From Basins to safe sets: a machine learning perspective on chaotic dynamics

TL;DR

This paper explores how machine learning techniques like CNNs and transformers can efficiently analyze chaotic systems, estimate basin metrics, and enable real-time control, advancing the intersection of nonlinear dynamics and AI.

Contribution

It demonstrates the effectiveness of data-driven machine learning methods in accelerating classical chaos analysis and control tasks, offering scalable and robust solutions.

Findings

CNNs reproduce basin metrics with low bias and cost

Transformers compute safety functions rapidly, bypassing traditional methods

ML approaches enable real-time interventions in chaotic systems

Abstract

The study of chaos has long relied on computationally intensive methods to quantify unpredictability and design control strategies. Recent advances in machine learning, from convolutional neural networks to transformer architectures, provide new ways to analyze complex phase space structures and enable real time action in chaotic dynamics. In this perspective article, we highlight how data driven approaches can accelerate classical tasks such as estimating basin characterization metrics, or partial control of transient chaos, while opening new possibilities for scalable and robust interventions in chaotic systems.
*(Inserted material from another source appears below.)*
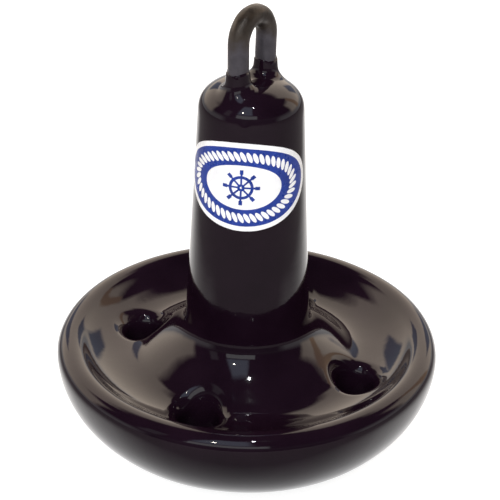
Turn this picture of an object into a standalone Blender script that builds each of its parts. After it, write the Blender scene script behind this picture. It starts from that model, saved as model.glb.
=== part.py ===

In recent studies, convolutional networks have reproduced classical basin metrics with negligible bias and low computational cost, while transformer based surrogates have computed accurate safety functions within seconds, bypassing the recursive procedures required by traditional methods. We discuss current opportunities, remaining challenges, and future directions at the intersection of nonlinear dynamics and artificial intelligence.